Potsdam, Germany: The US will inevitably fall in step with the rest of the world in the push to reduce greenhouse gas emissions and combat climate change, several G8 environment ministers said on 16 March.
The ministers met to try to prepare the ground for a meeting in June of leaders from the Group of Eight (G8) powers, which will be hosted by Germany in the Baltic resort of Heiligendamm. Climate change will be a top item on the agenda at the summit.
“I think it’s a matter of when, not if the US becomes part of the global drive to reduce emissions,” British Environment Minister David Miliband said at a meeting of top environment officials from the G8 industrialised nations and leading developing countries.
“I think it’s very important that the US is part of that drive, obviously, because it’s not going to succeed without them,” Miliband told reporters.
German Environment Minister Sigmar Gabriel, who is presiding over the meeting on behalf of Germany’s G8 presidency, echoed Miliband’s comments. But he said no breakthroughs could be expected at the two-day meeting in Potsdam.
Top environment officials from the G8 -- the US, Britain, Germany, France, Italy, Canada, Japan and Russia -- and counterparts from China, India, South Africa, Brazil and Mexico aim to use the Potsdam gathering to bridge the wide gaps in views on climate change between the rich and developing states.
“The differences are still marked,” said Gabriel.
The US has been criticised for years for pulling out of the UN Kyoto Protocol on reducing greenhouse gas emissions in 2001. Developing countries cite the US position as a ground for their refusal of emissions reduction targets.
But recently the US has sent signals that it may be re-evaluating its position on slashing carbon emissions.

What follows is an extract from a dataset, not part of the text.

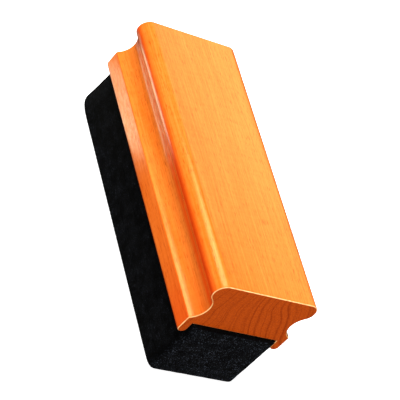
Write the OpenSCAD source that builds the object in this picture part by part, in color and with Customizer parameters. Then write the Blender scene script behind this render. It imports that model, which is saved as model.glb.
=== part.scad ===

The top US delegate, administrator of the Environmental Protection Agency Stephen L. Johnson, said reducing carbon dioxide (CO2) emissions was a key item on the agenda of President George W. Bush.
“The president has made it very clear that he’s committed to helping reduce greenhouse gas emissions in the US,” Johnson told Reuters in an interview.
The Kyoto Protocol expires in 2012 and the US position will be key in negotiating post-Kyoto emissions targets.